The font library is probably an SOC project of
it's own, because we would like to settle on one freetype library that
both matplotlib and enthought/chaco can use. How to deal with this
issue without becoming consumed by it will require some thought.

Conclusion

John, what should I do? Please comment.

I think that the best solution right now are unfortunately the BaKoMa
fonts. If we could get the Type1 fonts to work then I could probably
easily ingegrate them into the existing model. I could also try to do
something with the Open Symbol fonts, and the FreeFont (windows users
could dowload them sepparately).

Cheers,
Edin

The STIX fonts have been delayed a number of times, but they just received the
last set of glyphs.

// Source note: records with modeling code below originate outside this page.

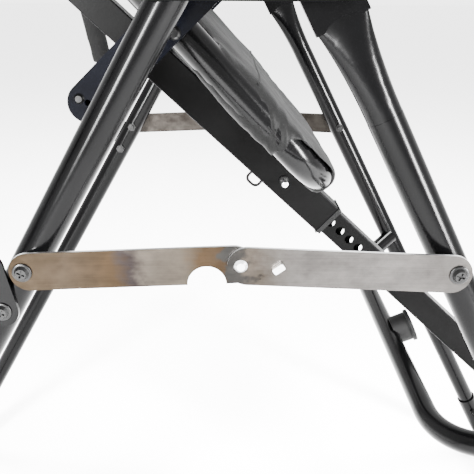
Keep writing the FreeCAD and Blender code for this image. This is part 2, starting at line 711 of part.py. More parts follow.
def strap_rivets(side_name, side):
    """The rivet's outer half and the stop pin stay with the front strap."""
    plate = size("strap_plate")
    face = size("strap_y") + 2 * plate + size("strap_gap")
    along = (FRONT_STRAP - STRAP_MIDDLE).normalize()
    middle = side_vector(STRAP_MIDDLE, side * (face + 0.05))
    head = domed_head("rivet_head_" + side_name, middle, side, 6.0, 2.6)
    shank = cylinder("rivet_shank_" + side_name, "strap_bolt / 2", "strap_plate", across(middle, -side))
    rivet = fuse("strap_rivet_" + side_name, head, shank)
    tab = centred_box("stop_tab_" + side_name, "11", "4", "6",
                      frame_placement(side_vector(STRAP_MIDDLE + along * 33.6, side * (face + 2.1)),
                                      (along + Vector(0, 0, 0.75)).normalize(), Vector(0, 1, 0)))
    tab_round = rounded_edges("stop_tab_round_" + side_name, tab, 1.6,
                              lambda edge: edge.BoundBox.YLength > 3.0 and edge.BoundBox.YLength < 5.0)
    return rivet, tab_round


# ---------------------------------------------------------------- rest bar
REST = PIVOT + Vector(size("bar_x"), 0, size("bar_z"))


def rest_bar():
    """A wide shallow U between the front legs; its middle stands behind them and carries the bumper."""
    on_leg = leg_point("front", PIVOT.z - REST.z)
    offset = REST - on_leg
    direction = leg_direction("front")
    joint = on_leg + direction * offset.dot(direction)
    half = size("bar_half")
    corner_right = REST + Vector(0, -half, 0)
    right_joint = side_vector(joint, -LEG_Y + 9.0)
    arm = corner_right - right_joint
    along = arm.normalize()
    start = right_joint
    run = Vector(0, 1, 0)
    normal = along.cross(run).normalize()
    side_axis = along.cross(normal)
    if side_axis.dot(run) < 0:
        side_axis = side_axis * -1
    arm_length = (corner_right - right_joint).Length
    turn_cos = along.dot(run)
    turn_sin = side_axis.dot(run)
    second = (turn_sin * 2 * half, arm_length + turn_cos * 2 * half)
    left_joint = side_vector(joint, LEG_Y - 9.0) - start
    last = (left_joint.dot(side_axis), left_joint.dot(along))
    corners = [(0, 0), (0, arm_length), second, last]
    placement = frame_placement(start, side_axis, along)
    tube = bent_tube("rest_bar_tube", corners, size("bar_bend"), "bar_diameter / 2", "bar_wall", placement)
    legs = []
    for side in SIDES.values():
        top = leg_point("front", 380.0, side * LEG_Y)
        foot = leg_point("front", 700.0, side * LEG_Y)
        legs.append(cylinder("rest_bar_cope%d" % side, "leg_diameter / 2 + 0.05", "320",
                             axis_placement(top, foot - top)))
    keep(cut("rest_bar", tube, *legs), "rest_bar")


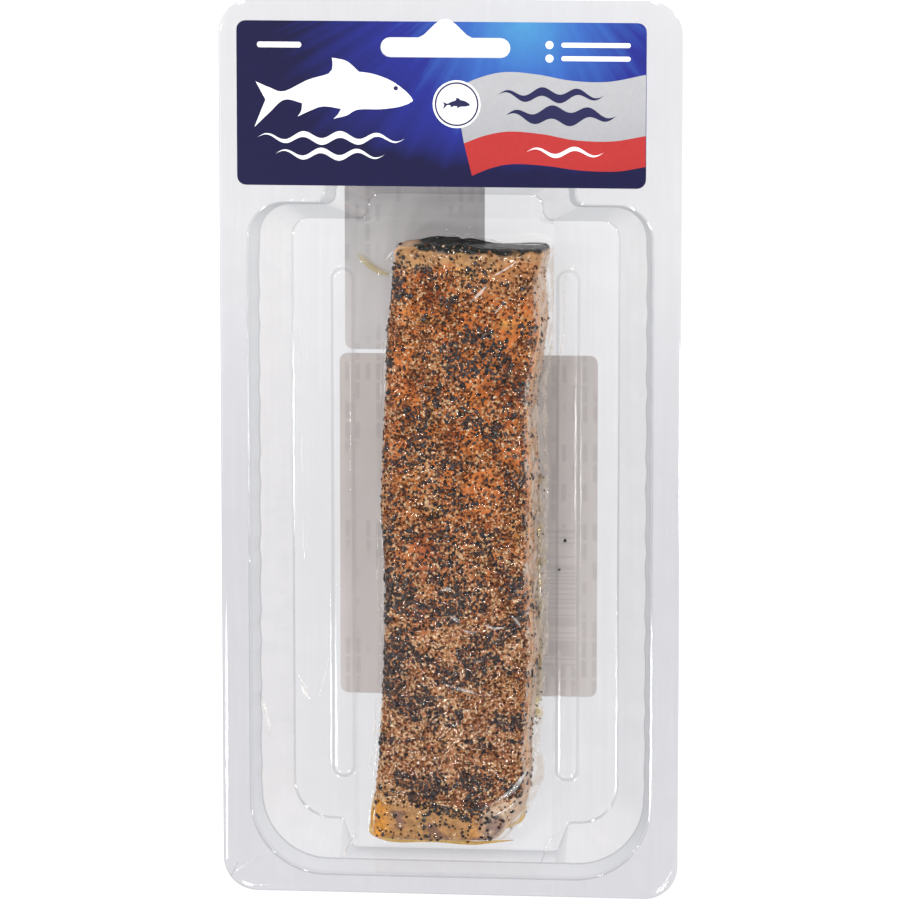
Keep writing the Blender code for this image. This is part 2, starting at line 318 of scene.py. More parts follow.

This is good news.

···

On Wednesday 12 July 2006 07:10, Edin Salković wrote:

After some thorough research on the subject I decided to post my
conclusions/thoughts here. Beware, this is a long one.

Font problems

There are no good, complete, free, unicode, Open/TrueType math fonts
currently. We will have to wait for the STIX fonts.